Agora aos setenta e tal como antes aos dezoito, aquele homem não consegue deixar de se indignar com a marginalização da mulher desempregada ou com o desprezo pelo doente mental profundo. Entregou toda a vida a projectos associativos. A família quere-o mais disponível, a saúde dá sinais de alerta, o rendimento continua no limite do decente. Mas não há volta a dar: quanto menos vai a reuniões e a debates, mais gente a sofrer o mobiliza...

Wednesday, January 09, 2008

vocação (ii)

Antipática a palavra vocação. Sugere que fora de nós alguém nos chama para uma missão que nos é imposta. Como se fossemos meros executantes de planos alheios. A linguagem tradicional da Igreja ajudou a que pensássemos a nossa relação com a vocação como algo marcado pela exterioridade. E assim se criaram mecanismos de surdez colectiva ao chamamento interior de cada um a uma vida renovada...

Monday, January 07, 2008

vocação (i)

Se as nossas comunidades não souberem fazer a pedagogia da centralidade de um projecto de vida na condição crente de cada um(a), não terão nenhuma autoridade para falar de vocações.
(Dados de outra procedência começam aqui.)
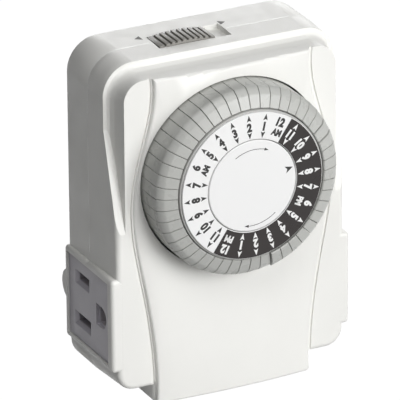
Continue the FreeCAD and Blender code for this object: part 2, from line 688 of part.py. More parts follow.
def dial_drum():
    """Cup with a front plate, a rim, a slotted back flange and a hub with a long tail."""
    rim = pipe(0, FACE_T - LIP_T, DRUM_BACK_Y, 0, DRUM_RIM_RADIUS, DRUM_RIM_RADIUS - DRUM_RIM_T)
    plate = rod(0, FACE_T, FACE_T + DRUM_PLATE_T, 0, DRUM_RIM_RADIUS - DRUM_RIM_T + LAP)
    flange = pipe(0, FLANGE_Y, DRUM_BACK_Y, 0, DRUM_RADIUS - FLANGE_INSET, HUB_RADIUS)
    hub = rod(0, FACE_T, DIAL_GEAR_Y + GEAR_T, 0, HUB_RADIUS)
    drum = fuse([rim, plate, flange, hub])
    lip = rod(0, 0, FACE_T, 0, FACE_RADIUS)
    cuts = [lip, rod(0, -EPS, PIN_TIP_Y, 0, AXLE_RADIUS + TURN_CLEAR)]
    cuts.extend(tongue_slot(i) for i in range(TAB_COUNT))
    return drum.cut(cuts)


def involute_points(teeth):
    """Half tooth flank points as radius and angle from the tooth's middle."""
    pitch_r = GEAR_MODULE * teeth / 2.0
    base_r = pitch_r * math.cos(math.radians(PRESSURE_DEG))
    tip_r = pitch_r + ADDENDUM * GEAR_MODULE
    root_r = pitch_r - DEDENDUM * GEAR_MODULE
    start_r = max(base_r, root_r + ROOT_EASE)

    def roll(radius):
        a = math.acos(min(1.0, base_r / radius))
        return math.tan(a) - a

    half = (math.pi / teeth - GEAR_LASH / pitch_r) / 2.0
    points = [(root_r, half + roll(pitch_r) - roll(start_r) + ROOT_EASE / start_r)]
    for i in range(FLANK_POINTS):
        radius = start_r + (tip_r - start_r) * i / (FLANK_POINTS - 1.0)
        points.append((radius, half + roll(pitch_r) - roll(radius)))
    return points


def gear(teeth, x, y0, thickness, z, tooth_deg):
    """A spur gear along Y whose first tooth points at an angle in the X, Z plane."""
    flank = involute_points(teeth)
    outline = []
    for tooth in range(teeth):
        middle = math.radians(tooth_deg) + 2.0 * math.pi * tooth / teeth
        for radius, offset in flank:
            outline.append((radius, middle - offset))
        for radius, offset in reversed(flank):
            outline.append((radius, middle + offset))
    points = [(x + r * math.cos(a), z + r * math.sin(a)) for r, a in outline]
    return prism(points, y0, y0 + thickness)


def mesh_angle(from_teeth, from_deg, line_deg, to_teeth):
    """Tooth angle that puts a gap of the second gear on a tooth of the first."""
    gap = line_deg + 180.0 - (from_deg - line_deg) * from_teeth / float(to_teeth)
    return gap + 180.0 / to_teeth


def gear_angles():
    first_line = math.degrees(math.atan2(IDLER_Z, IDLER_X))
    pinion = mesh_angle(DIAL_TEETH, 0.0, first_line, PINION_TEETH)
    second_line = math.degrees(math.atan2(MOTOR_Z - IDLER_Z, -IDLER_X))
    motor = mesh_angle(IDLER_TEETH, 0.0, second_line, PINION_TEETH)
    return pinion, motor


def dial_gear():
    wheel = gear(DIAL_TEETH, 0, DIAL_GEAR_Y, GEAR_T, 0, 0.0)
    return wheel.cut(rod(0, DIAL_GEAR_Y - EPS, DIAL_GEAR_Y + GEAR_T + EPS, 0, HUB_RADIUS))


def idler_gear():
    """Small pinion and large wheel moulded as one."""
    pinion = gear(PINION_TEETH, IDLER_X, DIAL_GEAR_Y, GEAR_T + GEAR_SPACE, IDLER_Z, gear_angles()[0])
    wheel = gear(IDLER_TEETH, IDLER_X, IDLER_GEAR_Y, GEAR_T, IDLER_Z, 0.0)
    bore = rod(IDLER_X, DIAL_GEAR_Y - EPS, MOTOR_Y, IDLER_Z, IDLER_SHAFT_RADIUS + TURN_CLEAR)
    return pinion.fuse(wheel).cut(bore)


def motor_pinion():
    pinion = gear(PINION_TEETH, 0, IDLER_GEAR_Y, GEAR_T, MOTOR_Z, gear_angles()[1])
    return pinion.cut(rod(0, IDLER_GEAR_Y - EPS, MOTOR_Y, MOTOR_Z, ROTOR_SHAFT_RADIUS))


def gear_plate():
    plate = box(-GEAR_PLATE_HALF, GEAR_PLATE_HALF, GEAR_PLATE_Y, MOTOR_Y,
                GEAR_PLATE_LOW, MOTOR_Z + CAN_RADIUS)
    arm = box(-ARM_HALF, IDLER_X + ARM_HALF, GEAR_PLATE_Y, MOTOR_Y, MOTOR_Z, GEAR_PLATE_TOP)
    solid = plate.fuse(arm).removeSplitter()
    y0, y1 = GEAR_PLATE_Y - EPS, MOTOR_Y + EPS
    cuts = [rod(0, y0, y1, 0, AXLE_RADIUS), rod(IDLER_X, y0, y1, IDLER_Z, IDLER_SHAFT_RADIUS),
            rod(0, y0, y1, MOTOR_Z, SHAFT_OPENING)]
    for x, z in post_places() + ear_places():
        cuts.append(rod(x, y0, y1, z, SCREW_RADIUS))
    return solid.cut(cuts)


def ear_places():
    return [(-EAR_X, MOTOR_Z), (EAR_X, MOTOR_Z)]


def motor_lid():
    solids = [rod(0, MOTOR_Y, CAN_Y, MOTOR_Z, CAN_RADIUS)]
    for x, z in ear_places():
        solids.append(rod(x, MOTOR_Y, CAN_Y, z, EAR_RADIUS))
        solids.append(box(0, x, MOTOR_Y, CAN_Y, z - EAR_RADIUS, z + EAR_RADIUS))
    lid = fuse(solids)
    cuts = [rod(0, MOTOR_Y - EPS, CAN_Y + EPS, MOTOR_Z, ROTOR_SHAFT_RADIUS + TURN_CLEAR)]
    for x, z in ear_places():
        cuts.append(rod(x, MOTOR_Y - EPS, CAN_Y + EPS, z, SCREW_RADIUS))
    return lid.cut(cuts)


def motor_can():
    can = rod(0, CAN_Y, CAN_BACK_Y, MOTOR_Z, CAN_RADIUS)
    inside = rod(0, CAN_Y - EPS, CAN_BACK_Y - CAN_WALL, MOTOR_Z, CAN_RADIUS - CAN_WALL)
    hole = rod(0, CAN_Y, CAN_BACK_Y + EPS, MOTOR_Z, ROTOR_SHAFT_RADIUS + TURN_CLEAR)
    way = LEAD_RADIUS + LEAD_CLEAR
    leads = [box(side * LEAD_X - way, side * LEAD_X + way, LEAD_Y - way, LEAD_Y + way,
                 MOTOR_Z, MOTOR_Z + CAN_RADIUS + EPS) for side in (-1, 1)]
    return can.cut([inside, hole] + leads)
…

Enquanto a ideia de projecto de vida não regressar ao centro do nosso processo de maturação, vocação sérá uma palavra do léxico profissional. Jeito, somente. Mas não chamamento a um ideal.

Friday, January 04, 2008

dizer

“É melhor ser cristão sem o dizer do que dizê-lo sem o ser”, escreveu Santo Inácio de Antioquia. Tremenda lição de vida! Tremendo safanão no cristianismo sociológico, feito de estatísticas e de supostas maiorias, que é invocado quando convém aos negócios de poder e de influência. Pelo meio perde-se a humildade do serviço anónimo e a simplicidade desarmante do amor gratuito. Quer dizer, perde-se a maior densidade do cristianismo verdadeiro.

Wednesday, January 02, 2008

novidade

Que vem aí de novo? As nossas sociedades, cansadas do efémero, prometem mais efémero para se manterem entretidas. E, por isso, as antecipações do ano novo soam sempre a mais do mesmo. Bons desejos, claro: paz, saúde, felicidade. Mas muito pouco empenho em mudar a vida. E essa é que é a grande empresa. Feliz ano novo!